The deaths of the Hardings. The entire family is systematically killed with absolutely revolting cruelty. Orlok first places Friedrich in a deep sleep so he won't even know what's happening before brutally attacking his and Anna's two little girls, waiting until a panicked Anna rushes in to help them before finishing them off so she can watch them die before he kills her too. Friedrich is spared immediate death, but not out of mercy - rather, Orlok infects him with plague so he can die the next day in the full knowledge that he failed to protect his family. Understandably, Friedrich is so crushed he basically loses his mind. On his last day alive, he's a hollow shell of a person and goes to the casket of his dead wife, reminiscing about good times before opening it. Ultimately, he tragically dies of the plague next to his dead wife.
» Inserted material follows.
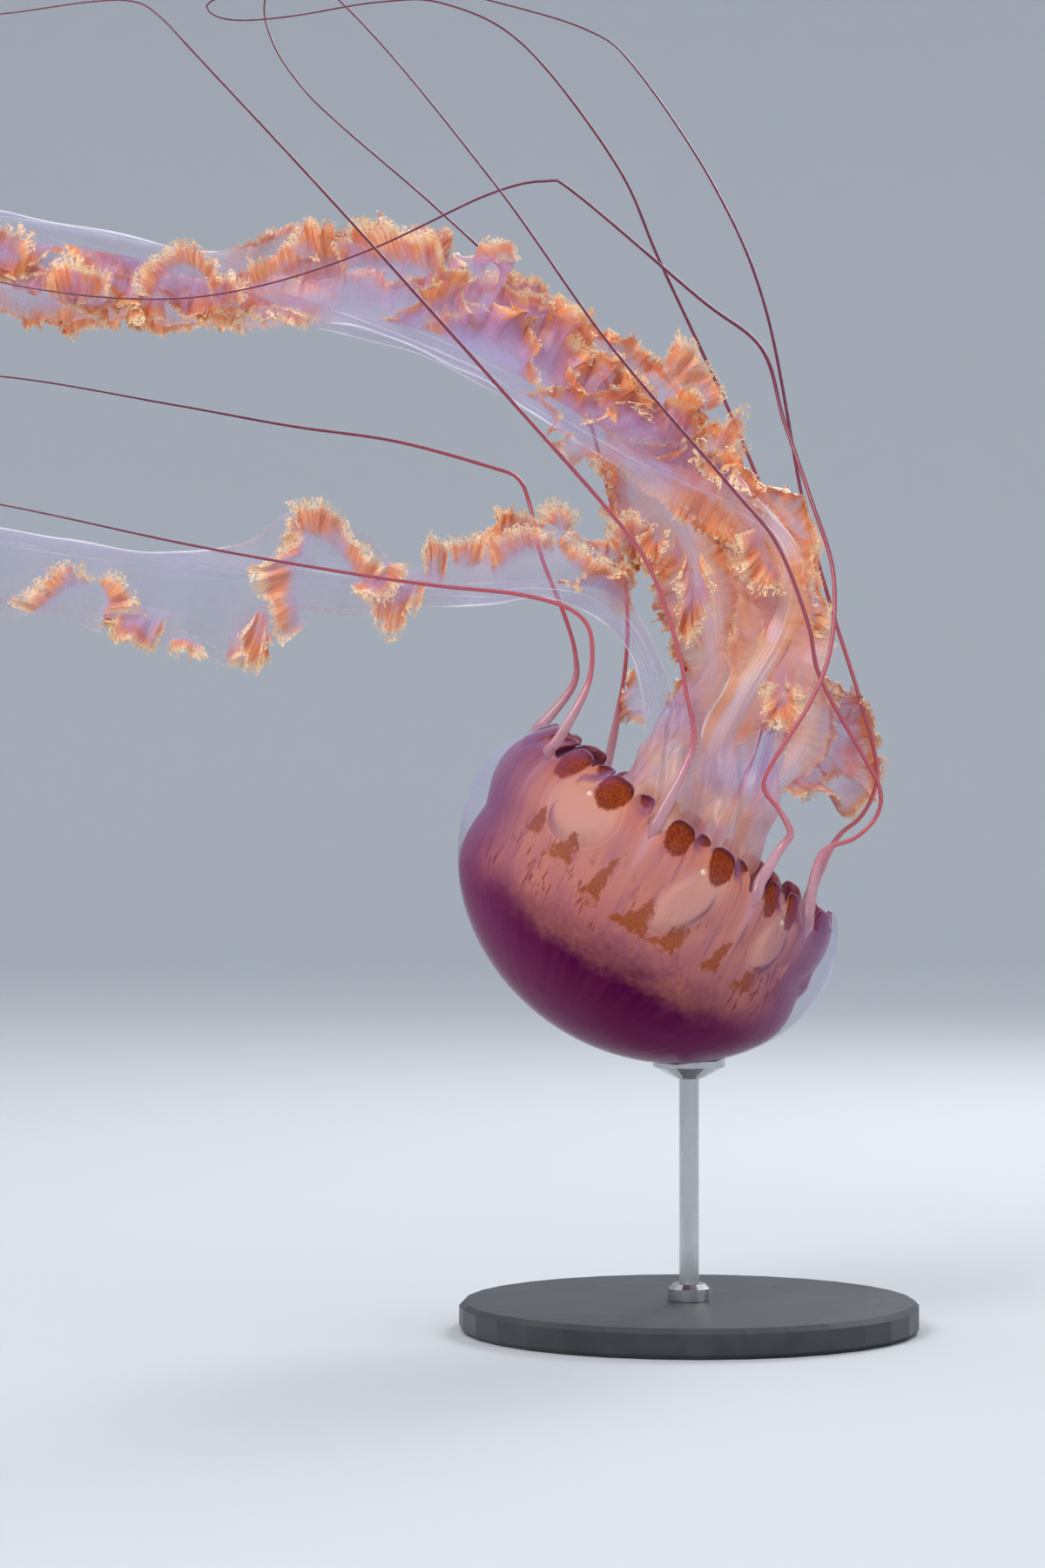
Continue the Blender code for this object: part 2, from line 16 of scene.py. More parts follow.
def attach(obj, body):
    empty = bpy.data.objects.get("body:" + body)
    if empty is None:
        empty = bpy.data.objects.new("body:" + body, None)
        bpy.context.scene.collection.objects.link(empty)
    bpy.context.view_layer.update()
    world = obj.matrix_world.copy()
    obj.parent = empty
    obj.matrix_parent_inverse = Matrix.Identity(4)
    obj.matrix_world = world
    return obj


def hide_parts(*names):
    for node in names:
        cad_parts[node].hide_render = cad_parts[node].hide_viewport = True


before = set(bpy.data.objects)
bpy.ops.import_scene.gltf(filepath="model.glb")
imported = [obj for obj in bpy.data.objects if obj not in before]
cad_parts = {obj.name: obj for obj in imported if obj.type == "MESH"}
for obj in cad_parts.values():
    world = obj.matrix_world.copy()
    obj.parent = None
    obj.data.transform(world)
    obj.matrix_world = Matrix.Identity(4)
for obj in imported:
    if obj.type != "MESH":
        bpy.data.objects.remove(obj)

bl_info = {
    "name": "Sea Nettle Display Model",
    "version": (1, 0, 0),
    "blender": (4, 5, 0),
    "location": "3D View > Sidebar > Sea Nettle",
    "description": "Models the skins, frills, tentacles and stand finish of a life-size jellyfish",
    "category": "Object",
}

# Blender's noise vectors differ from run to run unless they are given a seed.
NOISE_SEED = 7
MERGE_DISTANCE = 1e-6

# Bell, in its own frame: apex at the origin, +Z towards the mouth, +X towards the visitor.
BELL_APEX = Vector((-0.075, 0.0, 0.181))
BELL_AXIS = Vector((0.5, -0.05, 0.865)).normalized()
BELL_ACROSS = Vector((0.866, 0.0, -0.5))
SLUMP = 0.004
SLUMP_START = 0.065
MARGIN_START = 0.085
WALL_AT_SHOULDER = 0.014
WALL_AT_RIM = 0.003
CAVITY_FLOOR = 0.040
CAVITY_FLOOR_RADIUS = 0.032

# Each tentacle: the angle of its cleft round the bell, and how many solids it stands for.
TENTACLES = {
    "front": (352, 3), "front_right": (30, 5), "right": (56, 4), "rear_right": (120, 4),
    "rear": (165, 4), "rear_left": (210, 3), "left": (250, 3), "front_left": (305, 3),
}
TENTACLE_COLUMNS = 12
TENTACLE_STEP = 0.004
# How far to each side a route's direction is read.
TENTACLE_REACH = 0.002
ARM_REACH = 0.004
LOBE_REACH = 0.003
CLEFTS = sorted(angle for angle, _ in TENTACLES.values())
CLEFT_HALF_ANGLE = 3.3

# A sector's lappets end at these shares of it. Every second one turns in, and the others flare.
LAPPET_EDGES = (0.0, 0.30, 0.50, 0.80, 1.0)
LAPPET_BEND = 0.016
LAPPET_TURN_IN = 0.0085
LAPPET_FLARE = 0.0012
LAPPET_PAD = 0.0006
PAD_HEIGHT = 0.024
PAD_FADE = 0.016

# Rows of the pigmented skin over its crown, flank, margin and lining, and the two heights between the
# first three. The clear jelly has rows over its crown and its margin.
SKIN_ROWS = (26, 30, 24, 22)
SKIN_LEVELS = (0.072, 0.118)
SKIN_FIELDS = ("height", "pouch", "spot", "ridge", "groove", "wedge", "flap", "lip", "inside")
CROWN_INSET = 0.0009
JELLY_ROWS = (34, 26)
JELLY_CROWN = 0.110
JELLY_OVERHANG = 0.0005
STALK_COLUMNS = 96
STALK_ROWS = 40
STALK_TOP = 0.122

# The skirt round the arms' bases: height and radius inside the bell, then x, y, z and radius above it.
VEIL_COLUMNS = 240
VEIL_ROWS = 130
VEIL_INSIDE = [(0.070, 0.026), (0.100, 0.034), (0.130, 0.043)]
VEIL_OUTSIDE = [
    (0.006, -0.002, 0.330, 0.043), (0.017, 0.002, 0.356, 0.038), (0.028, 0.006, 0.380, 0.031),
    (0.040, 0.008, 0.402, 0.025),
]

# Each sector's pale pouch, by the cleft that the sector starts at: its share of the sector, how far
# its middle lies below the rim, half its height, and how far it slants.
POUCHES = {305: (0.60, 0.028, 0.024, 0.15), 352: (0.40, 0.036, 0.029, 0.45), 30: (0.54, 0.031, 0.023, 0.2)}
POUCH = (0.46, 0.032, 0.025, 0.1)
SPOT_RADIUS = 0.0022
SPOT_DEPTH = 0.0185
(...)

The ending manages to be more tragic than even 1922. Ellen sacrifices her life to stop Orlok and let him die in sunlight. But Thomas learns that his wife planned to sacrifice her life, and von Franz knowingly allowed it. He runs home in horrible apprehension while the sun rises and can only close Ellen's eyes in her deathbed. He loved her utterly and is left grieving the love of his life while von Franz can only honor her sacrifice and gently ask Thomas to forgive them. Perhaps even worse is him finding Orlok's corpse, naked in bed with Ellen and the horrible knowledge of how deep her sacrifice went.
In the span of just 3 days, Thomas has lost everyone he's held dear: His best friend, his friend's wife and their little girls and unborn son, and the only woman he ever loved. Thomas is now like Ellen at the beginning, completely and utterly alone in the world. In the long run, Thomas will most likely cross the Despair Event Horizon due to everything that's happened.